Record excerpts:
__________________________________________________

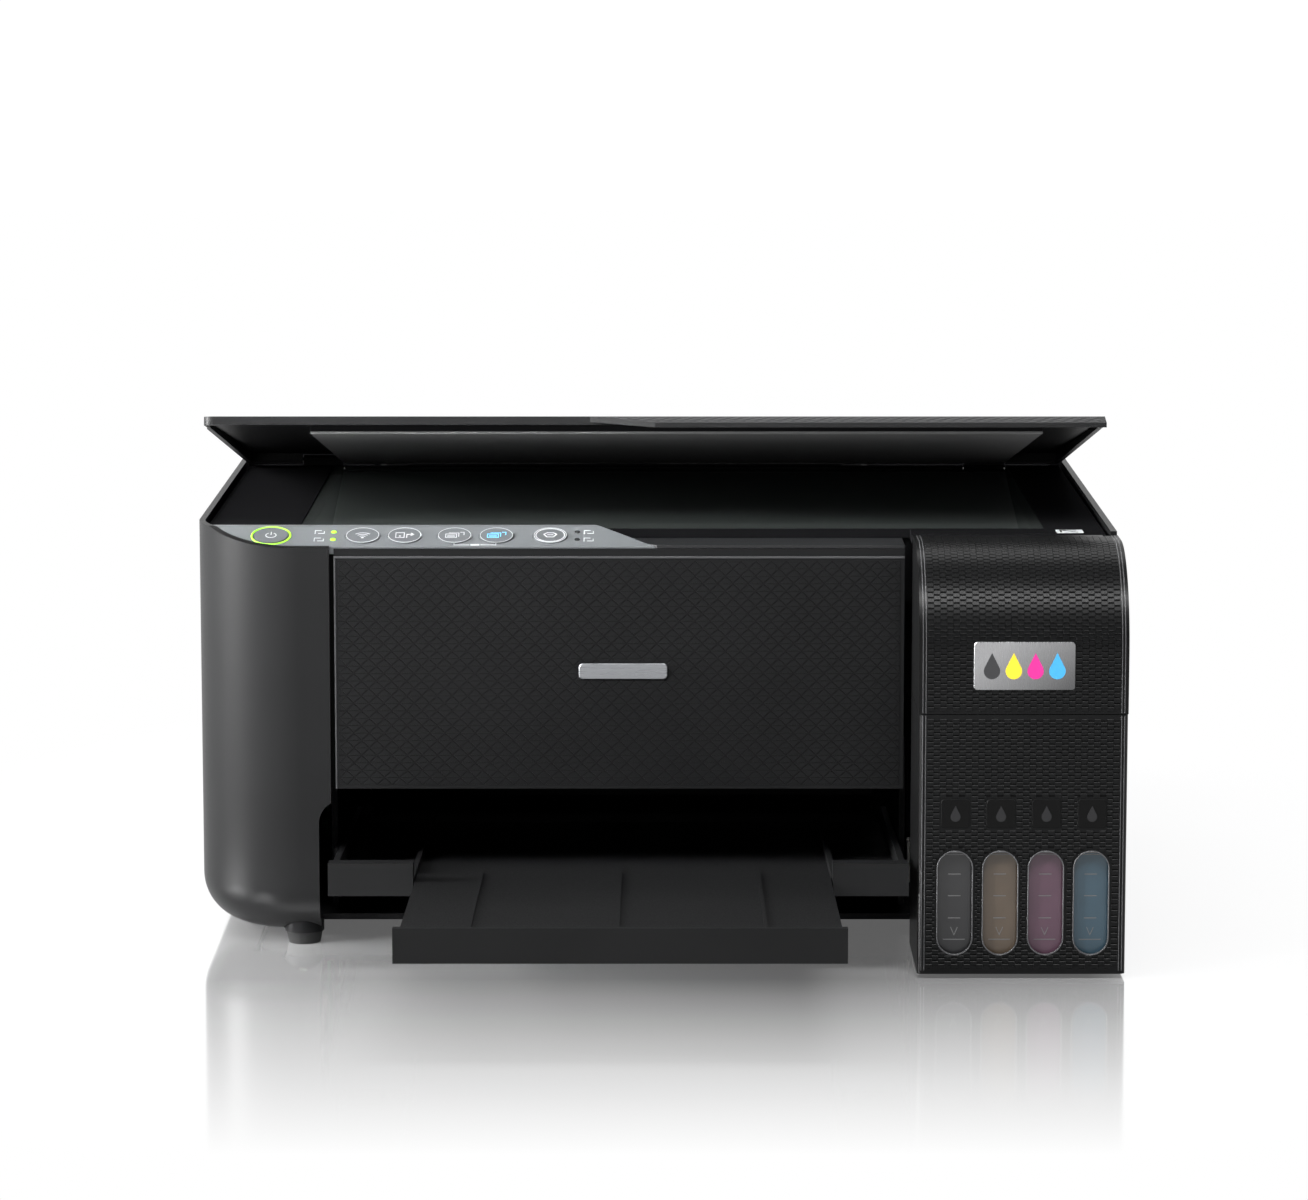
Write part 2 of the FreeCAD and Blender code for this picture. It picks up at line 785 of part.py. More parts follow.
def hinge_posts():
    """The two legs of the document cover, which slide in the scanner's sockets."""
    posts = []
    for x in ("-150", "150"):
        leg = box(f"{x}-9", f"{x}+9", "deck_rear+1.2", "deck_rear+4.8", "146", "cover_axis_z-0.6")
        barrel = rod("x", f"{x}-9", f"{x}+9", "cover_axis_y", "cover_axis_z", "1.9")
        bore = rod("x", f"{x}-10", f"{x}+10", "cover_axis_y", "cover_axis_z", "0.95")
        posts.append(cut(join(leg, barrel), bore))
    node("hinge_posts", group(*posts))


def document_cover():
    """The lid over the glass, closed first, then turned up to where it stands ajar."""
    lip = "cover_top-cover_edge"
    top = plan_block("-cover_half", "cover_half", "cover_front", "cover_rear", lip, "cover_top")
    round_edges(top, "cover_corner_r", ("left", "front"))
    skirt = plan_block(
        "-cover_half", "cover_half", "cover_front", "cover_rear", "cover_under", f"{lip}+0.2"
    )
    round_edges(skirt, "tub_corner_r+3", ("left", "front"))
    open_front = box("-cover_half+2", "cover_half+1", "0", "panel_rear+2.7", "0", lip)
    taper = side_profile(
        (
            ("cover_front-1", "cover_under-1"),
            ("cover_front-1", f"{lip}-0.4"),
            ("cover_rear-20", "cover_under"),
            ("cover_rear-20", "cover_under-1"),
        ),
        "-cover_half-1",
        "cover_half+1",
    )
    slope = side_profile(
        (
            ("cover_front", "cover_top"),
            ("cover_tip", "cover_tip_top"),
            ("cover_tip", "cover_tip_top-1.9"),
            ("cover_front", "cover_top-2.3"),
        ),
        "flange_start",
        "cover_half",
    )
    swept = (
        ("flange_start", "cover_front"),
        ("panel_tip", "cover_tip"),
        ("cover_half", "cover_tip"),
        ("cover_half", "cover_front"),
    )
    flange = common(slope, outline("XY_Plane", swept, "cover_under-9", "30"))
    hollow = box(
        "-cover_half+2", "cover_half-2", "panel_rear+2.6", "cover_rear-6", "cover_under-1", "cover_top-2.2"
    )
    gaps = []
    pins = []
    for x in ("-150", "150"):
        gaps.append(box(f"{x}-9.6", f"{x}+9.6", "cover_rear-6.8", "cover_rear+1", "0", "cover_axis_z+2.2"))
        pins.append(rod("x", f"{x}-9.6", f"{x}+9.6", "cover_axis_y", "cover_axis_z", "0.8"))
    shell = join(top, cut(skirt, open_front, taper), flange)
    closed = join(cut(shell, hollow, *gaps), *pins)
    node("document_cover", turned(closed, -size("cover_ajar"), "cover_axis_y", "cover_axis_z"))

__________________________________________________

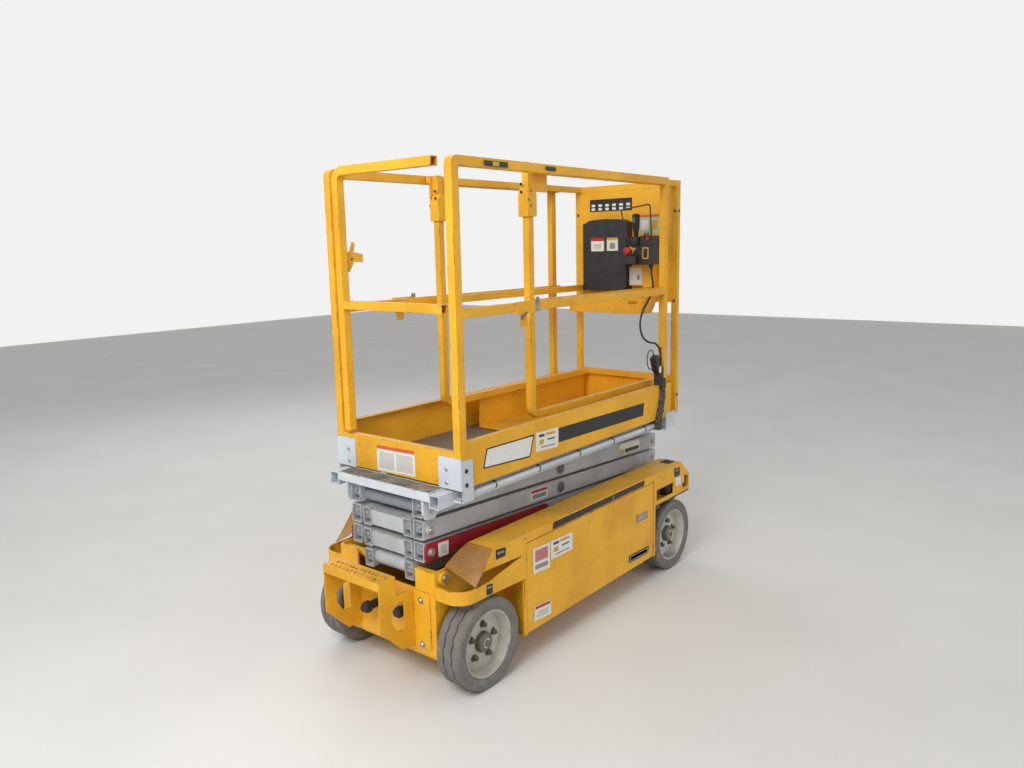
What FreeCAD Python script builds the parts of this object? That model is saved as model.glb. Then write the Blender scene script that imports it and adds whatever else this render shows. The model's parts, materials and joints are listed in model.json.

__________________________________________________

To be done: All lines above containing the string "parts" are to be collected.

Answer for the task:
Write part 2 of the FreeCAD and Blender code for this picture. It picks up at line 785 of part.py. More parts follow.
What FreeCAD Python script builds the parts of this object? That model is saved as model.glb. Then write the Blender scene script that imports it and adds whatever else this render shows. The model's parts, materials and joints are listed in model.json.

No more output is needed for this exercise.